Anchoring conductive polymeric monomers on single-walled carbon nanotubes: towards covalently linked nanocomposites

The functionalization of carbon nanotubes (CNTs) has long been a challenge due to the low reactivity of CNTs. Herein we present a novel approach to covalently functionalize CNTs directly on the carbon surface with three different monomers of conductive polymers. A covalently linked polymeric nanocomposite derived from polypyrrole was also obtained. Highly reactive single-walled carbon nanotube (SWCNT) salts were functionalized with the monomers: 3-bromothiophene, 3-acetylthiophene and 1-(2-bromoethyl)-1H-pyrrole.

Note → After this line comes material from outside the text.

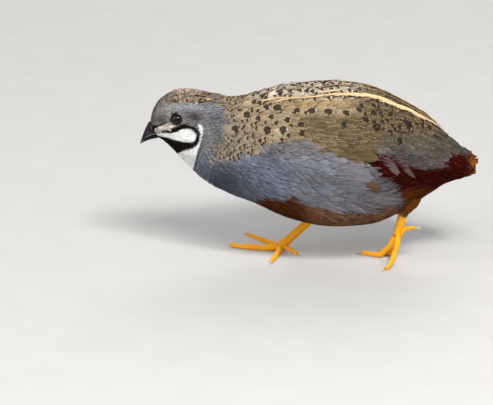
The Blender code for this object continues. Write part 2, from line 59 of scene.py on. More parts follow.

After the functionalization, a "grafted from" approach was used to polymerize the pyrrole-derived SWCNTs and obtain a covalently linked polymeric nanocomposite. All samples were characterized by X-ray photoelectron spectroscopy, thermogravimetric analysis, scanning electron microscopy, and infrared and Raman spectroscopy. Overall, the results evidence the efficiency of the covalent functionalization directly on the skeleton of the SWCNTs, followed by the polymerization and formation of a novel covalently linked nanocomposite. These materials can benefit future optimal applications such as supercapacitors and artificial muscles.